Es de temer que la reforma de la Ley de Costas auspiciada por el Partido Popular en el Gobierno se quede en un quiero y no puedo o todavía peor, en un engendro a medio camino entre la solución de los problemas y la aparición de otros que sumar a los que ya existen.
Obviamente y como suele ocurrir cuando se aprueba una ley de esta índole o cuando se reforma habrá quien piense que se trata de un retroceso en lo que se había conseguido y otros afirmarán que se trata de un paso adelante que viene a eliminar o poner al día los vicios que toda ley va acumulando con los años y los cambios de las condiciones con las que se aprobó.
Entre esas posturas está la del término medio, donde dicen que está la virtud, y es que posiblemente no sea tan regresiva como dicen unos ni tan solvente como dicen otros, sino que dependerá de cómo se aplique y en dónde.

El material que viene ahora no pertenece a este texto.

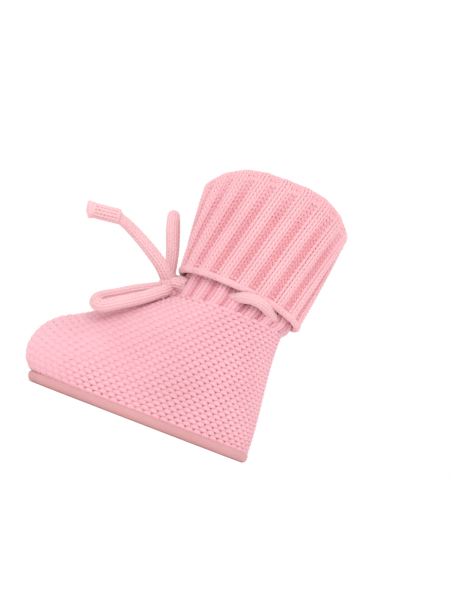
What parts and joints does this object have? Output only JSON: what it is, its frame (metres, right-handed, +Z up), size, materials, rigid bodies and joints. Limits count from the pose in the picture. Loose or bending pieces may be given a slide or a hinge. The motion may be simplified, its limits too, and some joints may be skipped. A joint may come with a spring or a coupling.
{
  "type": "knitted baby bootie",
  "caption": "Hand-knitted pink baby bootie with a garter-stitch foot, padded sole, turned-down ribbed cuff and a knitted tie in a bow.",
  "frame": {"origin": "centre of the bootie's footprint on the plane it stands on, at the bottom of the sole", "axes": "+Z up along the leg, -Y towards the toe, +X towards the side with the longer free tie end"},
  "size_m": [0.051, 0.0999, 0.106],
  "materials": {
    "sole_knit": "soft wool",
    "foot_knit": "soft wool",
    "cuff_knit": "soft wool",
    "tie_knit": "soft wool"
  },
  "bodies": {
    "bootie": {"sole": "sole_knit", "sole_welt": "sole_knit", "foot_upper": "foot_knit", "ankle_rib": "foot_knit", "leg_lining": "cuff_knit", "cuff": "cuff_knit", "cuff_fold": "cuff_knit", "cuff_edge": "cuff_knit", "ankle_tie": "tie_knit", "bow_knot": "tie_knit"},
    "loop_near": {"bow_loop_near": "tie_knit"},
    "loop_far": {"bow_loop_far": "tie_knit"},
    "tail_near": {"tie_tail_near": "tie_knit", "end_knot_near": "tie_knit"},
    "tail_far": {"tie_tail_far": "tie_knit", "end_knot_far": "tie_knit"}
  },
  "joints": [
    {"name": "loop_near_lift", "type": "hinge", "parent": "bootie", "child": "loop_near", "pos_m": [0, -0.008, 0.053], "axis": [-0.8601, -0.5101, 0], "range_deg": [0, 15]},
    {"name": "loop_far_lean", "type": "hinge", "parent": "bootie", "child": "loop_far", "pos_m": [0, -0.008, 0.053], "axis": [0, -1, 0], "range_deg": [0, 12]},
    {"name": "tail_near_swing", "type": "hinge", "parent": "bootie", "child": "tail_near", "pos_m": [0, -0.008, 0.053], "axis": [0, 0, 1], "range_deg": [-5, 25]},
    {"name": "tail_far_swing", "type": "hinge", "parent": "bootie", "child": "tail_far", "pos_m": [0, -0.008, 0.053], "axis": [0, 0, 1], "range_deg": [-11, 0]}
  ]
}
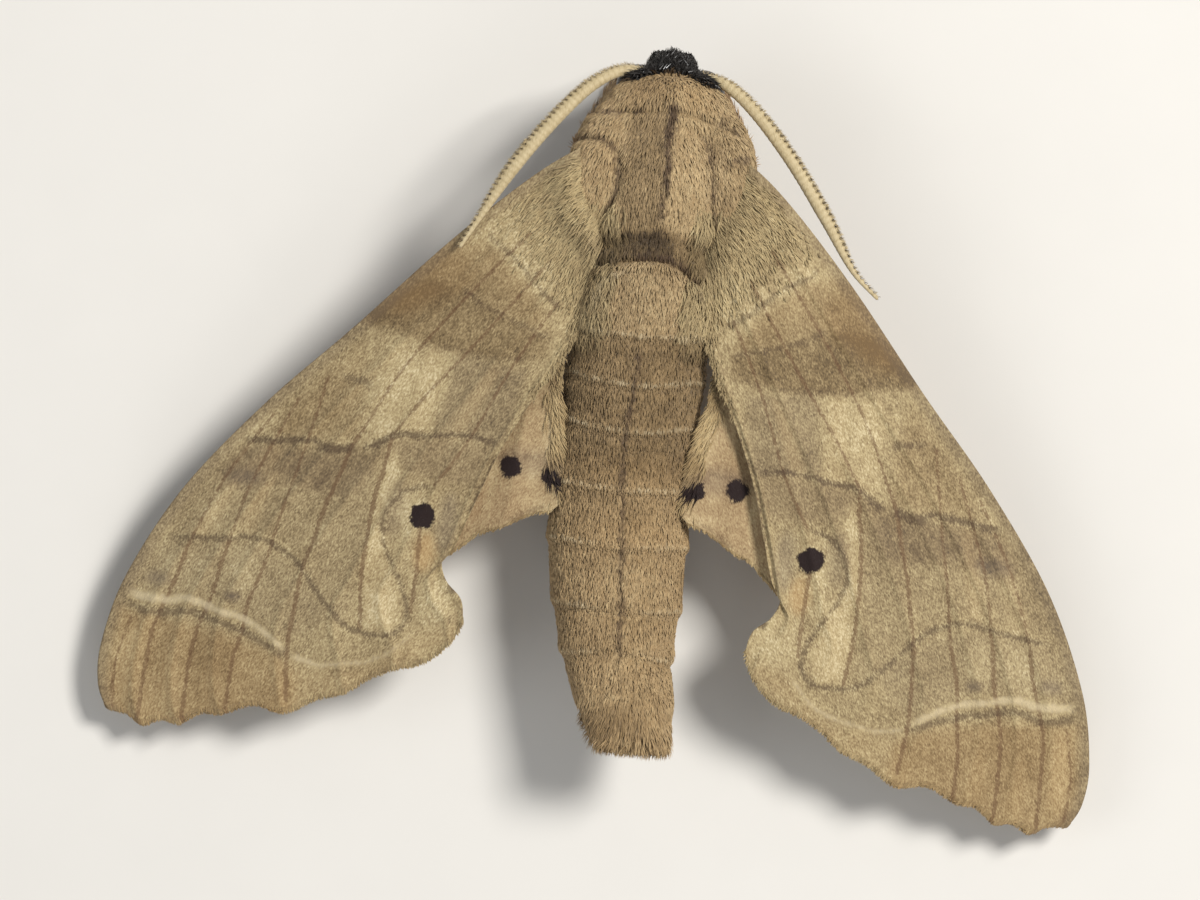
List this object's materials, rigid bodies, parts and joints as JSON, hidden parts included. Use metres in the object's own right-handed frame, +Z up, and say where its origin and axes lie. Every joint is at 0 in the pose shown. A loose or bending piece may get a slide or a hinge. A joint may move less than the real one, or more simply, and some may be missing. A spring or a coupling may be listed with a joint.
{
  "type": "swirled hawkmoth",
  "caption": "Resting hawkmoth with scalloped roof-like wings, stout furred thorax, ringed abdomen lifted at the tail, stout feelers and bent legs on flat feet.",
  "frame": {"origin": "middle of the outline seen from above, at the level that the feet stand on", "axes": "+Z is up, +Y is towards the head, and +X is the moth's right side"},
  "size_m": [0.0694, 0.052, 0.0137],
  "materials": {
    "forewing": "matt fine scales, ochre brown with darker swirled lines",
    "hindwing": "matt fine scales",
    "body": "short close fur, matt",
    "dark_hair": "black-brown hair with a slight shine",
    "eye": "glossy, nearly black",
    "antenna": "cream, finely ringed",
    "leg": "brown, closely haired"
  },
  "bodies": {
    "root": {"thorax": "body", "abdomen": "body", "head": "dark_hair", "eye_left": "eye", "eye_right": "eye", "palp_left": "dark_hair", "palp_right": "dark_hair", "antenna_left": "antenna", "antenna_right": "antenna", "forewing_left": "forewing", "forewing_right": "forewing", "hindwing_left": "hindwing", "hindwing_right": "hindwing", "leg_fore_left": "leg", "leg_fore_right": "leg", "leg_mid_left": "leg", "leg_mid_right": "leg", "leg_hind_left": "leg", "leg_hind_right": "leg"}
  },
  "joints": []
}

En la provincia de Cádiz ya hay ejemplos de que la Ley de Costas se ha aplicado siguiendo diferentes criterios y que ciudades o términos municipales la han tenido como un cinturón de castidad medioambiental, mientras que otras, cercanas y de similares características, la han visto como una puerta al campo por la que se ha podido entrar con el carro de los ladrillos repleto o con el camión de los rellenos a destajo.
Si a esos criterios distintos se une que la Ley en sí sólo va a suponer para la comarca de la Bahía de Cádiz una ampliación de las concesiones administrativas y no un acceso a la propiedad real, que es lo que se pretende, podríamos estar hablando de que en vez de solucionar el problema, pospone la solución. Y si además se sabe que la Junta de Andalucía va a intentar contrarrestarla con toda la legislación que se le permita, por lo pronto se espera un caos monumental a nivel competencial.
Visto lo cual, por ahora y a la espera de noticias, lo único que se saca en claro es que algunos no tienen que derribar el chalet que se hicieron en la costa mediterránea.